-------- Data section
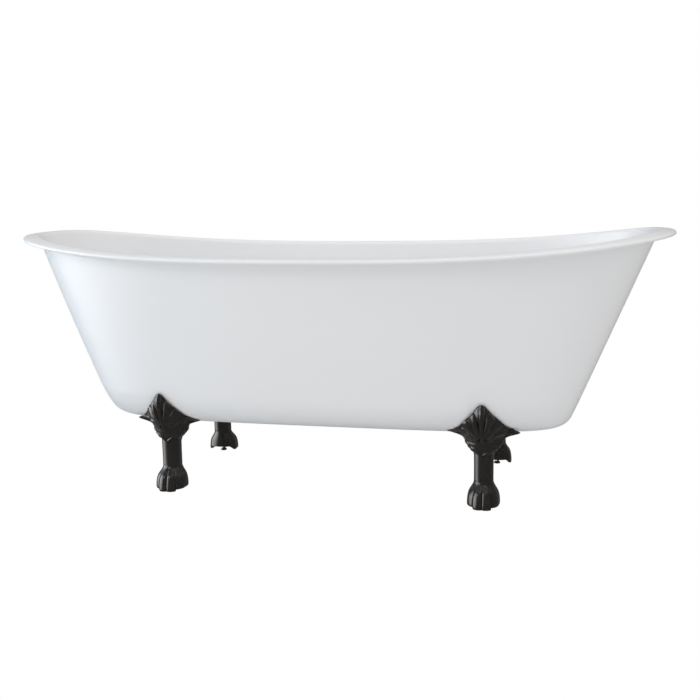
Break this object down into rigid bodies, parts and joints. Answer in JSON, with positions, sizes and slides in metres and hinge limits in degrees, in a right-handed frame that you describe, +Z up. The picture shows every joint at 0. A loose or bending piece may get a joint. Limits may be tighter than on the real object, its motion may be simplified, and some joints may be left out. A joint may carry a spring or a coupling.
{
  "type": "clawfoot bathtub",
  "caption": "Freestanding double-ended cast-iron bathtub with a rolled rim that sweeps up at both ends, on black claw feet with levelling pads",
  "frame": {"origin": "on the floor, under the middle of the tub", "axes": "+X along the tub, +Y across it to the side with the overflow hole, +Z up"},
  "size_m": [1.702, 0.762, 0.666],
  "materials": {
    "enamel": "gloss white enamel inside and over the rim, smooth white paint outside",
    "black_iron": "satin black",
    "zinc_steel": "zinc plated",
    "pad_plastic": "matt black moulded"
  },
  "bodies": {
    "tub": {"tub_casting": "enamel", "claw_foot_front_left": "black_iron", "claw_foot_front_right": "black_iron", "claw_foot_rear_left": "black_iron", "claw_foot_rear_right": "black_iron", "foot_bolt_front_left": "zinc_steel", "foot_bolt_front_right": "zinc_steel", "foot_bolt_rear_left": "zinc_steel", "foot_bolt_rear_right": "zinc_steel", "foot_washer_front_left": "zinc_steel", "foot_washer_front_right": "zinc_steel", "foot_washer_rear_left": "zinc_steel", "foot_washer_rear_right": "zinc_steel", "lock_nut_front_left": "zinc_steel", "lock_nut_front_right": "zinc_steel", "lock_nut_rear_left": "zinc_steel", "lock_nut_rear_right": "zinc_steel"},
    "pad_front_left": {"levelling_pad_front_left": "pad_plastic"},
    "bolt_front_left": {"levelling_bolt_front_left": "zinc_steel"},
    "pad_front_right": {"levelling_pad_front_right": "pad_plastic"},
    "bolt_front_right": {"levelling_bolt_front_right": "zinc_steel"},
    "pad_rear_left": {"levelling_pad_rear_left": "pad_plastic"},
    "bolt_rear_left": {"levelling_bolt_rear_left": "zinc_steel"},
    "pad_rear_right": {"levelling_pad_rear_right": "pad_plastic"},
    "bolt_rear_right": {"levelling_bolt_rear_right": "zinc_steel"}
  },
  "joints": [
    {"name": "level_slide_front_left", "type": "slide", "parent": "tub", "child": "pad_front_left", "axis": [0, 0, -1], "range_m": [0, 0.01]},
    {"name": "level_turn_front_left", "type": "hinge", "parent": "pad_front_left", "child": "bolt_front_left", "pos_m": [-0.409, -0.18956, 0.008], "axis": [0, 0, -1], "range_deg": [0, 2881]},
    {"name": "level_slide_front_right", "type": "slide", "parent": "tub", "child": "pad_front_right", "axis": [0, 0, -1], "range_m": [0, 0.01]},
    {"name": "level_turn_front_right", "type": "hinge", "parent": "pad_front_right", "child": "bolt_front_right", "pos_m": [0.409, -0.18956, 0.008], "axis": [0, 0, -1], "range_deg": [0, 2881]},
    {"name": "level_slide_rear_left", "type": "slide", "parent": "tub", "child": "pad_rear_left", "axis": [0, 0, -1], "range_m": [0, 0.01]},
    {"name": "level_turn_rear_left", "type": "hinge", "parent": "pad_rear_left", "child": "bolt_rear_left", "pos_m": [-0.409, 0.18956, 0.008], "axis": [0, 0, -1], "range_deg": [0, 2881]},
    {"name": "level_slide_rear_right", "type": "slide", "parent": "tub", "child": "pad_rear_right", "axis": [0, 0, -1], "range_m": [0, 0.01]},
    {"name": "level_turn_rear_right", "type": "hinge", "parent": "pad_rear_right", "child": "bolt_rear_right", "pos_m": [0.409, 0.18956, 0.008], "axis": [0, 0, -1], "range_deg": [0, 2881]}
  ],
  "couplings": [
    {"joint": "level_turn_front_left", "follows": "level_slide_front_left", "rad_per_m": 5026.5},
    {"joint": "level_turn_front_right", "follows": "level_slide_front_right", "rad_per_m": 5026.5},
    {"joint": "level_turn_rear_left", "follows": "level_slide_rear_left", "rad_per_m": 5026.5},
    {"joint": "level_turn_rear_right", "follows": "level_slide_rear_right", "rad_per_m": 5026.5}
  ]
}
----------------
Task. Write out the material from the first line to the last, exactly.

Written answer.
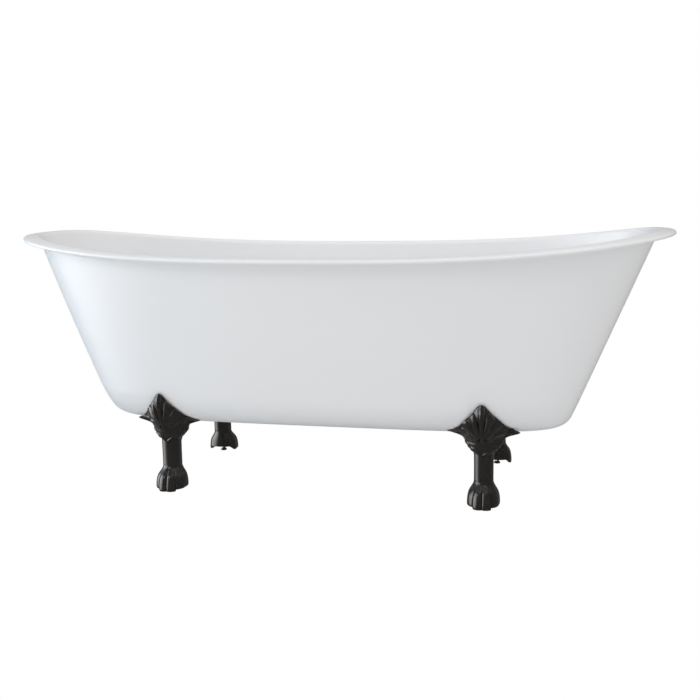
Break this object down into rigid bodies, parts and joints. Answer in JSON, with positions, sizes and slides in metres and hinge limits in degrees, in a right-handed frame that you describe, +Z up. The picture shows every joint at 0. A loose or bending piece may get a joint. Limits may be tighter than on the real object, its motion may be simplified, and some joints may be left out. A joint may carry a spring or a coupling.
{
  "type": "clawfoot bathtub",
  "caption": "Freestanding double-ended cast-iron bathtub with a rolled rim that sweeps up at both ends, on black claw feet with levelling pads",
  "frame": {"origin": "on the floor, under the middle of the tub", "axes": "+X along the tub, +Y across it to the side with the overflow hole, +Z up"},
  "size_m": [1.702, 0.762, 0.666],
  "materials": {
    "enamel": "gloss white enamel inside and over the rim, smooth white paint outside",
    "black_iron": "satin black",
    "zinc_steel": "zinc plated",
    "pad_plastic": "matt black moulded"
  },
  "bodies": {
    "tub": {"tub_casting": "enamel", "claw_foot_front_left": "black_iron", "claw_foot_front_right": "black_iron", "claw_foot_rear_left": "black_iron", "claw_foot_rear_right": "black_iron", "foot_bolt_front_left": "zinc_steel", "foot_bolt_front_right": "zinc_steel", "foot_bolt_rear_left": "zinc_steel", "foot_bolt_rear_right": "zinc_steel", "foot_washer_front_left": "zinc_steel", "foot_washer_front_right": "zinc_steel", "foot_washer_rear_left": "zinc_steel", "foot_washer_rear_right": "zinc_steel", "lock_nut_front_left": "zinc_steel", "lock_nut_front_right": "zinc_steel", "lock_nut_rear_left": "zinc_steel", "lock_nut_rear_right": "zinc_steel"},
    "pad_front_left": {"levelling_pad_front_left": "pad_plastic"},
    "bolt_front_left": {"levelling_bolt_front_left": "zinc_steel"},
    "pad_front_right": {"levelling_pad_front_right": "pad_plastic"},
    "bolt_front_right": {"levelling_bolt_front_right": "zinc_steel"},
    "pad_rear_left": {"levelling_pad_rear_left": "pad_plastic"},
    "bolt_rear_left": {"levelling_bolt_rear_left": "zinc_steel"},
    "pad_rear_right": {"levelling_pad_rear_right": "pad_plastic"},
    "bolt_rear_right": {"levelling_bolt_rear_right": "zinc_steel"}
  },
  "joints": [
    {"name": "level_slide_front_left", "type": "slide", "parent": "tub", "child": "pad_front_left", "axis": [0, 0, -1], "range_m": [0, 0.01]},
    {"name": "level_turn_front_left", "type": "hinge", "parent": "pad_front_left", "child": "bolt_front_left", "pos_m": [-0.409, -0.18956, 0.008], "axis": [0, 0, -1], "range_deg": [0, 2881]},
    {"name": "level_slide_front_right", "type": "slide", "parent": "tub", "child": "pad_front_right", "axis": [0, 0, -1], "range_m": [0, 0.01]},
    {"name": "level_turn_front_right", "type": "hinge", "parent": "pad_front_right", "child": "bolt_front_right", "pos_m": [0.409, -0.18956, 0.008], "axis": [0, 0, -1], "range_deg": [0, 2881]},
    {"name": "level_slide_rear_left", "type": "slide", "parent": "tub", "child": "pad_rear_left", "axis": [0, 0, -1], "range_m": [0, 0.01]},
    {"name": "level_turn_rear_left", "type": "hinge", "parent": "pad_rear_left", "child": "bolt_rear_left", "pos_m": [-0.409, 0.18956, 0.008], "axis": [0, 0, -1], "range_deg": [0, 2881]},
    {"name": "level_slide_rear_right", "type": "slide", "parent": "tub", "child": "pad_rear_right", "axis": [0, 0, -1], "range_m": [0, 0.01]},
    {"name": "level_turn_rear_right", "type": "hinge", "parent": "pad_rear_right", "child": "bolt_rear_right", "pos_m": [0.409, 0.18956, 0.008], "axis": [0, 0, -1], "range_deg": [0, 2881]}
  ],
  "couplings": [
    {"joint": "level_turn_front_left", "follows": "level_slide_front_left", "rad_per_m": 5026.5},
    {"joint": "level_turn_front_right", "follows": "level_slide_front_right", "rad_per_m": 5026.5},
    {"joint": "level_turn_rear_left", "follows": "level_slide_rear_left", "rad_per_m": 5026.5},
    {"joint": "level_turn_rear_right", "follows": "level_slide_rear_right", "rad_per_m": 5026.5}
  ]
}